Game theory is a branch of applied mathematics that attempts to analyze competition, and it's used in a variety of fields, including economics, political science and computer science. Many game theory applications try to find the equilibria in a game, such that no player has an incentive to change their strategy.
They began applying to poker problems the main game theory equilibrium concept that Dr. Sandholm had been working on for a decade, the Nash equilibrium -- created by John Nash, whose life and struggles were featured in the movie "A Beautiful Mind," starring Russell Crowe.
Eventually, in 2005, they became the first to solve -- meaning no one could ever consistently win hands over the computer program -- a poker game, Rhode Island Hold 'Em. But Rhode Island Hold 'Em is a relatively simple poker game, with about 3.1 billion possible nodes, or situations, to account for in the algorithms.
By comparison, the popular poker game No-Limit Texas Hold 'Em -- which some believe is unsolvable because it has so many possible outcomes -- has almost as many nodes as there are atoms in the universe, Dr. Sandholm said.
In 2006, CMU, along with the University of Alberta, began hosting the Annual Computer Poker Competition, in which computer programs play against each other in six different versions of Texas Hold 'Em.
Just last month, CMU's team of Dr. Sandholm, Dr. Gilpin, and doctoral student Sam Ganzfried found out they had won the head-to-head, bankroll, no-limit Texas Hold 'Em competition for the second time in three years.
Research ideas that came out of that competition dove-tailed into Dr. Sandholm's work in 2006 with another doctoral student, Vincent Conitzer. They wrote a paper that focused on solving Stackelberg models, a mathematical model in which one player commits to a strategy before the other player makes a decision.
That paper caught the eye of Milind Tambe, a computer science professor at the University of Southern California who was working on a project to improve security at Los Angeles International Airport by creating efficient, randomized security patterns.
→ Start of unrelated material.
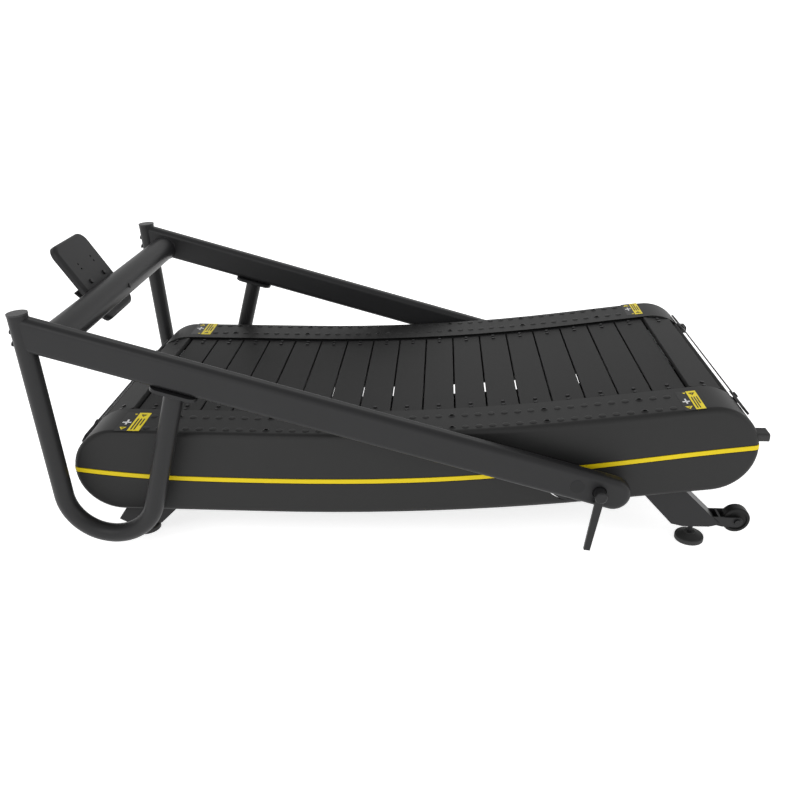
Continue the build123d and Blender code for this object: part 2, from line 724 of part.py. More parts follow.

"From that we developed a new algorithm," said Dr. Tambe, who earned his doctorate at CMU. "But their paper in 2006 was the inspiration for it. We used it as a launching point for our program. Ours is faster, but it would have been much harder to do without their work."
Dr. Tambe and his team developed ARMOR -- Assistant for Randomized Monitoring of Routes -- and put it into work at the Los Angeles airport in 2007.
ARMOR was so effective that the federal Transportation Security Administration asked him to develop a new version that could be implemented in other airports. So Dr. Tambe and his team developed GUARDS -- for Game-theoretic Unpredictable And Randomly Deployed Security.
TSA decided to pilot GUARDS at Pittsburgh International Airport last fall.
Pittsburgh's airport was chosen because it had already been a test site for other security programs, and TSA wanted to try it out on a smaller airport.
Its challenge is to provide thorough, moment-to-moment security while also preparing for potential high-risk target areas and times.
"We try to be random, but there's a tendency for people to diminish randomness because of what they know intuitively," said Joe Terrell, TSA's federal security director for Western Pennsylvania. "When something's predictable and people can see what's happening it makes it useful for them to do something to you."
In the nearly one year GUARDS has been deployed in Pittsburgh, Mr. Terrell said it has proven its effectiveness, even if he has had a hard time himself understanding all the math that went into it.
"I've tried to get smart about game theory and all this stuff and I got as far as the executive summary and that was enough," Mr. Terrell said with a laugh. "We've made an effort to make sure everyone understands the theory. I think everyone pretty much gets it."
One benefit of the randomization program that they hadn't really thought about, Mr. Terrell said, is that the security involved -- from TSA to the Allegheny County police -- "enjoy doing something different every day."
Exactly how it's helped security overall is hard to describe, Mr. Terrell said, though it's clear to him that it has.
"That's always the hard question to ask in the security business: How do you measure success? Well, nothing has happened," and there have been no attacks at the airport, he said. "The best thing you can have up on the scoreboard is a big fat zero and that's what we've had."
And to think it all started with a hand of poker.